Now EMC can probably come up with a monthly charge based on how much you are using; they certainly can do capacity on demand. And they might be able to do something with leasing to allow downscaling as well at a financial level but what they can’t easily do is take storage away on demand. So that 5 petabytes will be on premise and using space; it will also need maintaining even if it spins down to save power.

Currently EMC are stating 9%-28% lower TCO over Public Cloud…it needs to be. Also that is today; Google and Amazon are fighting a price-war, can EMC play in that space and react quickly enough? They claim that they are cheaper after the last round of price cutting but after the next?

So it’s not as Elastic as Public Cloud and this might matter…unless they are relying on the fact that storage demands never seem to go away.

Commodity

I can’t remember when I started writing about commodity storage and the convergence between storage and servers. Be it roll-your-own or when vendors were going to start doing something very similar; ZFS really sparked a movement who looked at storage and thought why do we need big vendors like EMC, NetApp, HDS and HP for example.

Yet there was always the thorny issue of support and for many of us; it was a bridge too far. In fact, it actually started to look more expensive than buying a supported product..and we quite liked sleeping at night.

But there were some interesting chassis out there that really started to catch our eyes and even our traditional server vendors were shipping interesting boxes. It was awfully tempting.

And so I kept nagging the traditional vendors…

Many didn’t want to play or were caught up in their traditional business. Some didn’t realise that this was something that they could do and some still don’t.

Acquisition

The one company who had the most to loose from a movement to commodity storage was EMC; really, this could be very bad news. There’s enough ‘hate’ in the market for a commodity movement to get some real traction. So they bought a company that could allow commoditisation of storage at scale; I think at least some of us thought that would be the end of that. Or it would disappear down a rabbit hole to resurface as an overpriced product.

And the initial indications were that it wasn’t going to disappear but it was going to be stupidly expensive.

Also getting EMC to talk sensibly about Scale-IO was a real struggle but the indication is that it was a good but expensive product.

Today

So what EMC have announced at EMC-World is kind of surprising in that it looks like that they may well be willing to rip the guts out of their own market. We can argue about the pricing and the TCO model but it looks a good start; street prices and list prices have a very loose relationship. The four year TCO they are quoting needs to drop by a bit to be really interesting.
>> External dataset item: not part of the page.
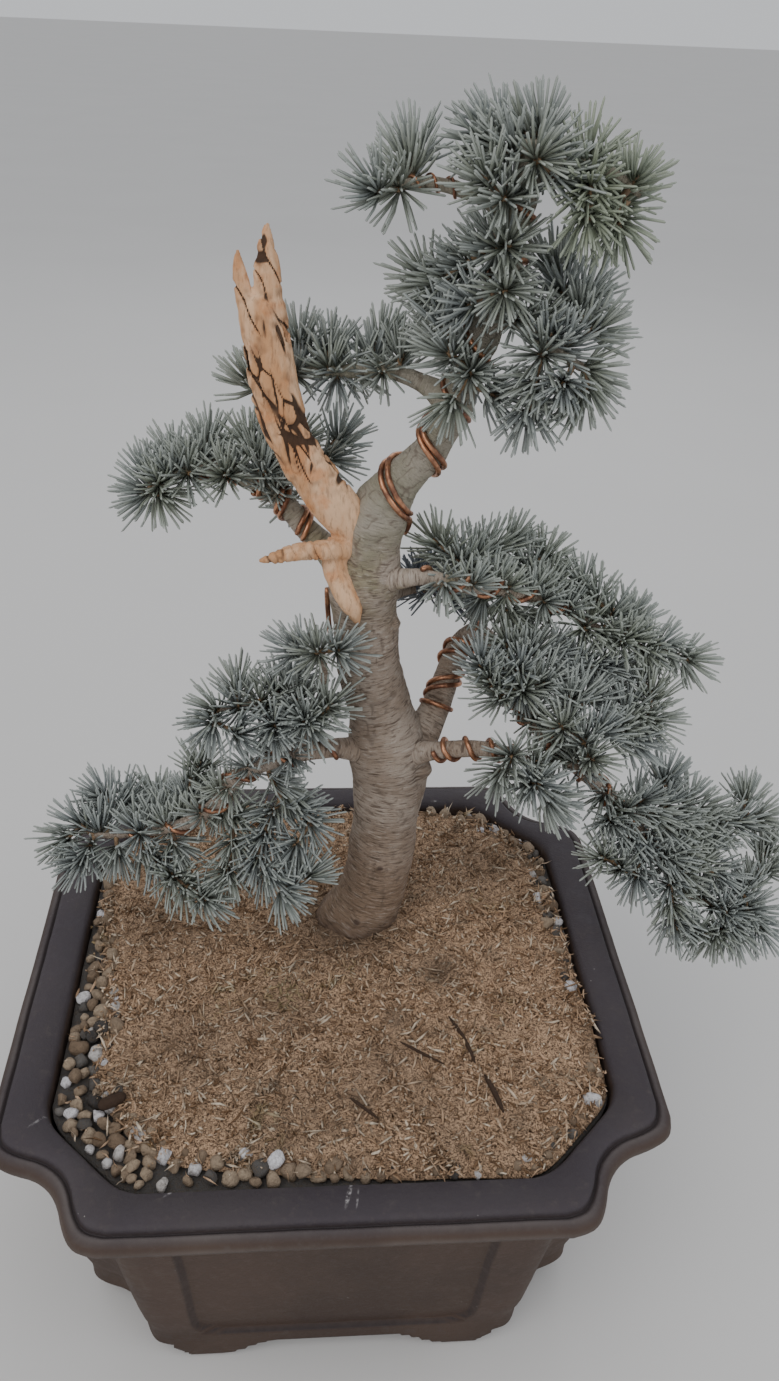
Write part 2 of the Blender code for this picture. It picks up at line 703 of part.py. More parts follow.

But the packaging and the option to deploy on your own hardware; although this is going to be from a carefully controlled catalogue I guess; is a real change from EMC. But you will also notice that EMC have got into the server-game; a shot across the bows of the converged players?

And don’t just expect this to be a content dump; Scale-IO can do serious I/O if you deploy SSDs.

Tomorrow

My biggest problem with Scale-IO is that it breaks EMC; breaks them in a good way but it’s a completely different sales model. For large storage consumers, an Enterprise License Agreement with all you can eat and deploying onto your chosen commodity platform is going to be very attractive. Now the ELA might be a big-sum but as a per terabyte cost; it might not be so big and the more you use; the cheaper it gets.

And Old EMC might struggle a bit with that. They’ll probably try to sell you a VMAX to sit behind your ViPR nodes.

Competitors?

RedHat have an opportunity now with Ceph; especially amongst those who hate EMC for being EMC. IBM could do something with GPFS. HP have a variety of products.

There are certainly smaller competitors as well.

And then there’s VMware with VSAN; which I still don’t understand!

There’s an opportunity here for a number of people…they need to grasp it and compete. This isn’t going to go away any more.